KOREA, REP: According to a press release issued on April 6 by the IMF-affiliated Korean Metal Workers' Federation, 80,000 Korean autoworkers began a joint general strike on April 6 which is to last until April 12.
Daewoo Motor workers have already been on strike for one week, due to their opposition to the planned sale of the automaker to a foreign buyer. Now carworkers from the other Korean auto firms -- Ssang-yong Auto Company (Daewoo subsidiary), Hyundai Motor and Kia Motor (Hyundai subsidiary) are adding their support.

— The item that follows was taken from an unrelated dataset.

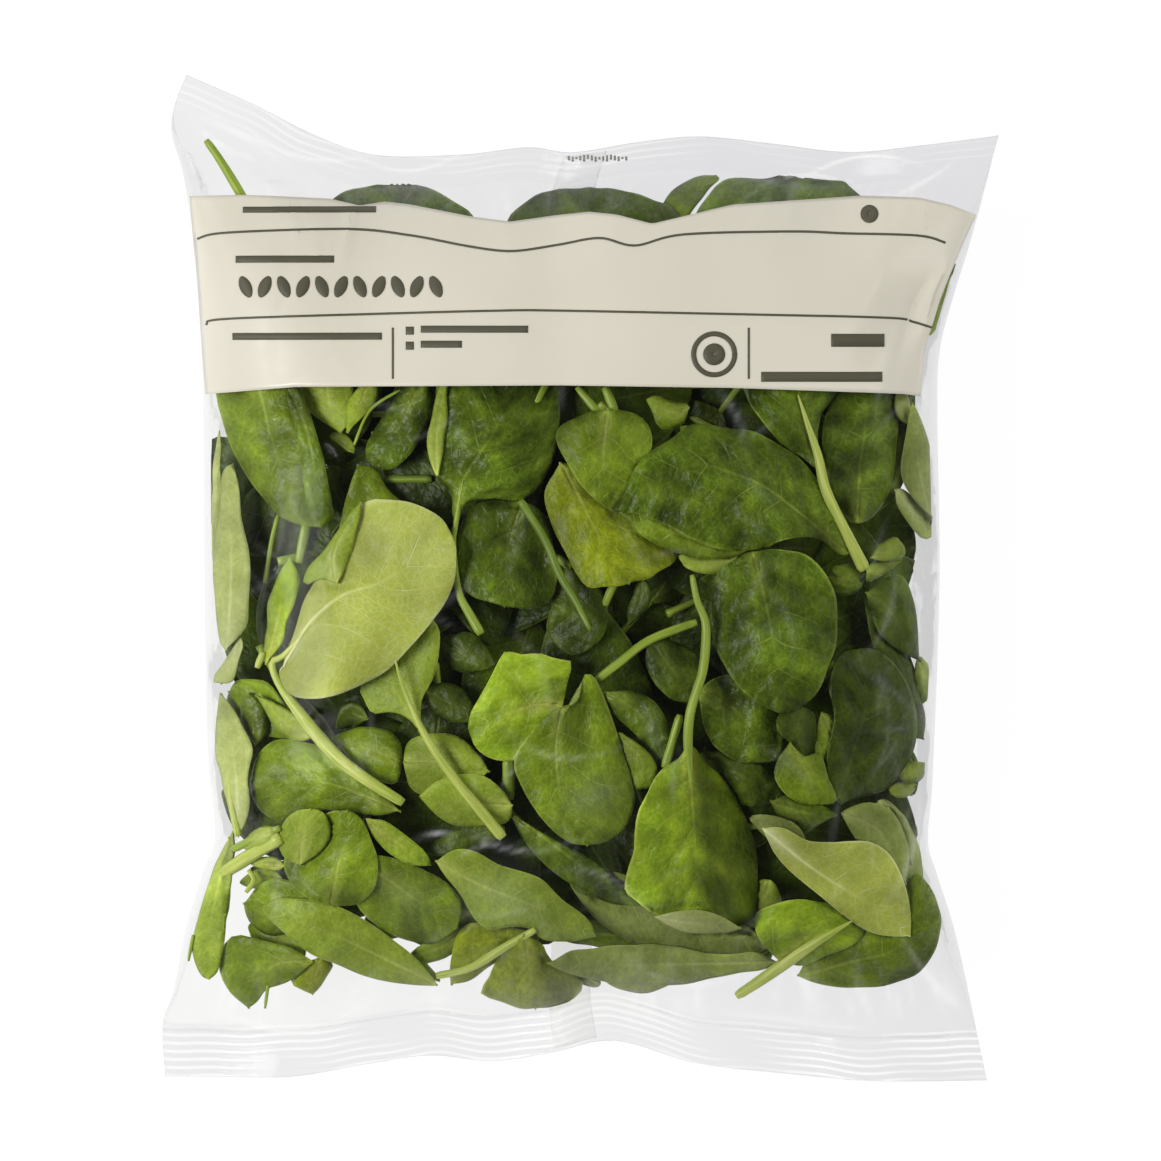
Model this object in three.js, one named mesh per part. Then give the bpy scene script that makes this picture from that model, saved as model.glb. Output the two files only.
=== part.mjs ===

When it was first announced in late 1999 that Daewoo would probably be sold to an overseas buyer, the trade union leadership of the four auto unions formed an alliance committee to organise a joint struggle against this decision. The unions say that a highly competitive foreign carmaker would dominate the Korean market, leading to more job insecurity. They also charge the Korean government with failing to properly regulate foreign investors in their rush to attract more investment from abroad, thus increasing strain in industrial relations. The 80,000 carworkers are demanding that Daewoo become a publicly-owned company.
Should this struggle of the KMWF's members bear fruit, it could also affect the results of the April 13 general elections. Also, says the KMWF, if they link this struggle to the KCTU general strike in May, "it will help advance the October transfer from an enterprise-based to industrial-based union structure."